Jesus doesn't come into our hearts, into our lives, just to hang around like some eternal house guest. His life and mission is not to provide us with a window view of the world (even if it is a "picture" window) while we stay safely inside. Jesus is a "better door than a window." He makes it possible for us to walk outside ourselves, walk outside the protective walls we have built around ourselves, and step out into a world that needs the message of compassion and redemption that Jesus has given to us.

In other words, Jesus comes in to get us out. Note where Jesus is standing: in the garden. Christianity is an out-of-doors religion. Notice the orchard in the background. THAT's where the fruit is. Jesus comes into our hearts to take us out into the garden. Jesus wants us to become part of what God is doing in the world, not to play in our little spiritual sandbox.

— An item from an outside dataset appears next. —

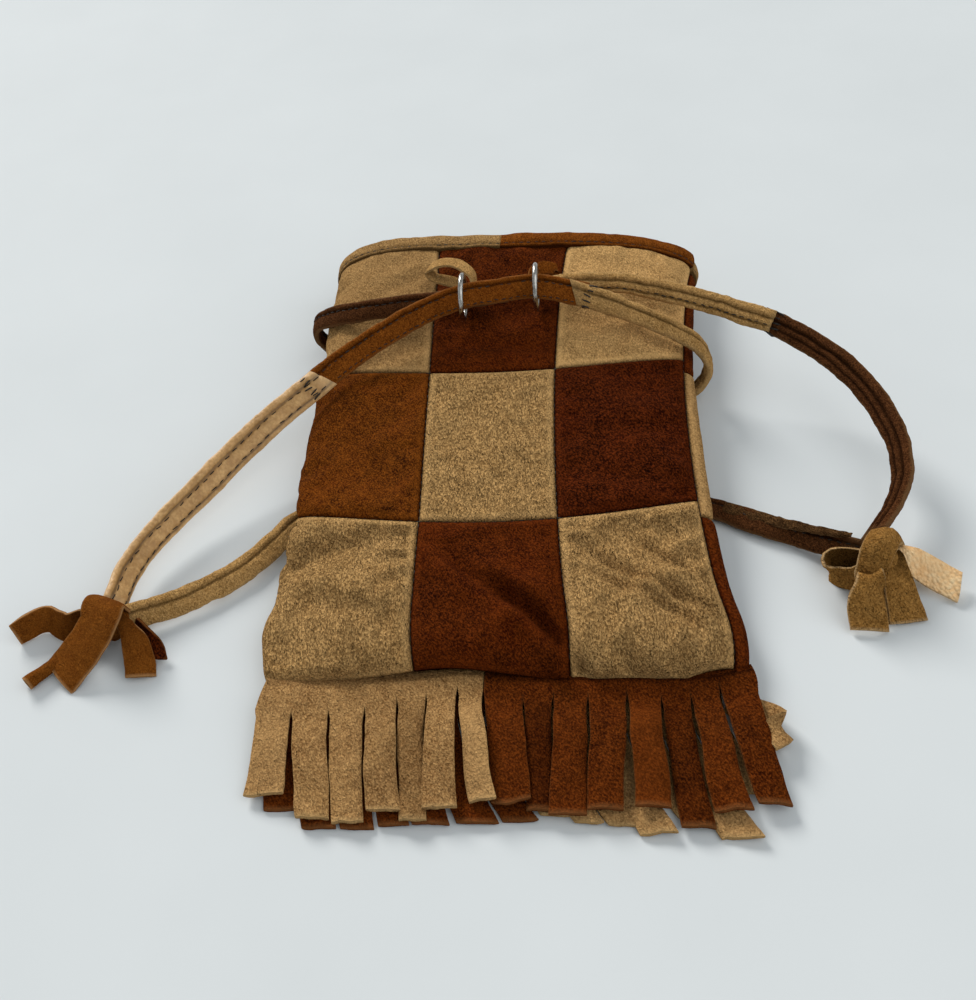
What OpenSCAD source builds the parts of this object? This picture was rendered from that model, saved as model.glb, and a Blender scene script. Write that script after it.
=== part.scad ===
// Patchwork suede drawstring pouch, lying on its back, mouth towards +Y, fringe towards -Y.
// Origin: centre of the pouch at the surface it lies on. The knots and straps reach past it on both sides.

/* [Pouch] */
// Length from the fringe tips to the mouth, mm
pouch_length = 182; // [170:1:200]
// Width across the neck, as it lies puffed, mm
neck_width = 102; // [98:1:106]
// Height of the gaping mouth, mm
mouth_height = 24; // [22:0.5:26]
// Height of the front panel just above the bottom seam, mm
seam_height = 4.1; // [4.1:0.1:4.6]
// Height that the front panel rolls up over the bottom seam, mm
bottom_roll = 6.4; // [5:0.1:7]
// Thickness of the suede, mm
suede = 1.2; // [1:0.1:1.3]
// Length of one row of patches, mm
patch_length = 51; // [50:0.5:52]
// Width of the binding round the mouth, mm
binding_width = 6; // [5:0.5:8]
// Thickness of the folded binding, mm
binding_thickness = 2.2; // [1.6:0.1:2.4]

/* [Fringe] */
// Length of the fringe from the seam to its tips, mm
fringe_length = 34; // [30:1:36]
// Depth of the uncut strip between the seam and the slits, mm
fringe_header = 7; // [4:0.5:10]
// Width of the slits, mm
slit = 0.7; // [0.4:0.1:1.2]
// Strands on the left strip
left_strands = 7; // [5:1:9]
// Strands on the right strip
right_strands = 8; // [6:1:10]
// How far the outer strands splay sideways, mm
splay = 3.5; // [0:0.5:5]

/* [Rings] */
// Outside diameter of a ring, mm
ring_outer = 13.4; // [13.2:0.1:14]
// Thickness of the ring wire, mm
ring_wire = 1.4; // [1.2:0.1:1.5]
// Width of the suede tab that holds a ring, mm
tab_width = 4; // [3:0.5:4.5]

/* [Drawstrings] */
// Width of the folded strap, mm
strap_width = 7.4; // [7:0.1:7.6]
// Thickness of the folded strap, mm
strap_thickness = 2.1; // [1.8:0.1:2.2]
// Width of the knot tails, mm
tail_width = 7; // [6:0.5:7.5]

/* [Hidden] */
tan_suede = [0.63, 0.50, 0.34];
brown_suede = [0.40, 0.21, 0.09];
dark_suede = [0.26, 0.14, 0.08];
smooth_tan = [0.76, 0.56, 0.36];
nickel = [0.75, 0.74, 0.70];

mouth_y = pouch_length / 2;
seam_y = fringe_length - pouch_length / 2;
patch_top_y = mouth_y - binding_width;
row_seams = [seam_y + 0.8, patch_top_y - 2 * patch_length, patch_top_y - patch_length, patch_top_y];
column_seams = [0, 0.38, 0.60, 1];
gap = 0.15;
side_gap = 0.03;
seam_gap = 0.12;
layer_gap = 0.3;
ROWS = ["bottom", "middle", "top"];
COLUMNS = ["left", "centre", "right"];
SIDES = ["front", "back"];
HALVES = ["left", "right"];
patch_steps = 7;
roll_length = 14;
fringe_split_x = -4.5;
binding_split = 0.51;
fringe_half_width = 54.5;
// Room left under the back panel where the straps cross below it: where it begins, and how it fades
strap_room = 4.9;
room_start_y = -34;
room_ramp = 26;
mouth_ramp = 20;
// Share of the pouch's height at which the side seams lie, and how much higher the right one is
seam_share = 0.47;
seam_tilt = 0.08;

// Names of the nodes
function patch_name(side, row, column) = str(side, "_", ROWS[row], "_", COLUMNS[column], "_patch");
function binding_name(side, half) = str(side, "_", half, "_mouth_binding");
function fringe_name(side, half) = str(side, "_", half, "_fringe");

STRAPS = [
    "left_smooth_strap", "left_brown_strap", "left_tan_strap",
    "right_dark_strap", "right_tan_strap", "right_brown_strap"
];
LEFT_TAILS = ["left_wavy_tail", "left_rolled_tail", "left_broad_tail", "left_folded_tail", "left_short_tail"];
RIGHT_TAILS = ["right_front_tail", "right_middle_tail", "right_smooth_tail", "right_curled_tail"];

// ---- Shape of the pouch ----
// A smooth step from 0 to 1
function smooth(s) = let (c = max(0, min(1, s))) c * c * (3 - 2 * c);
// Middle line and half width of the pouch at a place along it
function middle_x(y) = -3.5 + 3 * pow((y - 35) / 90, 2);
function half_width(y) = neck_width / 2 + 3.2 * pow((y - 20) / 70, 2);
// Top of the front panel: a roll over the bottom seam, then a steady rise to the mouth
function roll(y) = let (q = min(1, (y - seam_y) / roll_length)) sqrt(1 - pow(1 - q, 2));
rise = (mouth_height - seam_height - bottom_roll) / (mouth_y - seam_y);
function top_z(y) = seam_height + bottom_roll * roll(y) + rise * (y - seam_y);
// Underside of the back panel: flat, but lifted where the straps pass below it
function under_z(y) = strap_room * smooth((y - room_start_y) / room_ramp) * smooth((mouth_y + 1 - y) / mouth_ramp);
// Height of the side seams, higher on the right
function side_z(y, across) = under_z(y) + (top_z(y) - under_z(y)) * (seam_share + seam_tilt * across);
function front_bulge(across) = sqrt(max(0, 1 - pow(abs(across), 2.6)));
function back_bulge(across) = sqrt(max(0, 1 - pow(abs(across), 6)));

// A point of the outer surface: s runs from 0 at the left side seam to 1 at the right one
function pouch_point(side, s, y) =
    let (
        across = -cos(180 * s),
        seam = side_z(y, across),
        z = side == "front"
            ? seam + (top_z(y) - seam) * front_bulge(across)
            : seam - (seam - under_z(y)) * back_bulge(across)
    )
    [middle_x(y) + half_width(y) * across, y, z];

// Unit normal of the surface, pointing out of the pouch
function pouch_normal(side, s, y) =
    let (
        step = 0.004,
        along_step = 0.3,
        s0 = max(step, s - step),
        s1 = min(1 - step, s + step),
        y0 = max(seam_y + gap, y - along_step),
        y1 = min(mouth_y, y + along_step),
        sideways = pouch_point(side, s1, y) - pouch_point(side, s0, y),
        along = pouch_point(side, s, y1) - pouch_point(side, s, y0),
        n = cross(sideways, along)
    )
    (side == "front" ? 1 : -1) * n / norm(n);

// A point of the inner surface, kept on its own side of the side seams
function inner_point(side, s, y, thickness) =
    let (
        p = pouch_point(side, s, y) - thickness * pouch_normal(side, s, y),
        seam = side_z(y, -cos(180 * s))
    )
    [p.x, p.y, side == "front" ? max(p.z, seam + seam_gap) : min(p.z, seam - seam_gap)];

// ---- Solids made of points ----
// Four-sided faces split into triangles
function triangles(faces) = [
    for (f = faces)
        each len(f) == 4 ? [[f[0], f[1], f[2]], [f[0], f[2], f[3]]] : [f]
];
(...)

"Let me in," Jesus says, knocking on your soul. Then Jesus says, "I am the Door, the way out from whatever is trapping you inside. Follow me and come on out." Jesus says to us, as he said to Lazarus long ago, "Come out."

Come out from the seclusion of bitterness to risk forgiving those who've hurt you.

Come out from the seclusion of elitism that pulls away from those who don't agree with you.

Come out from the seclusion of fear that keeps you from trying anything new.

Come out from the seclusion of self that keeps you from seeing the needs of others.

"Come out, come out, wherever you are."

"I am the Door ... an open door, which no one is able to shut."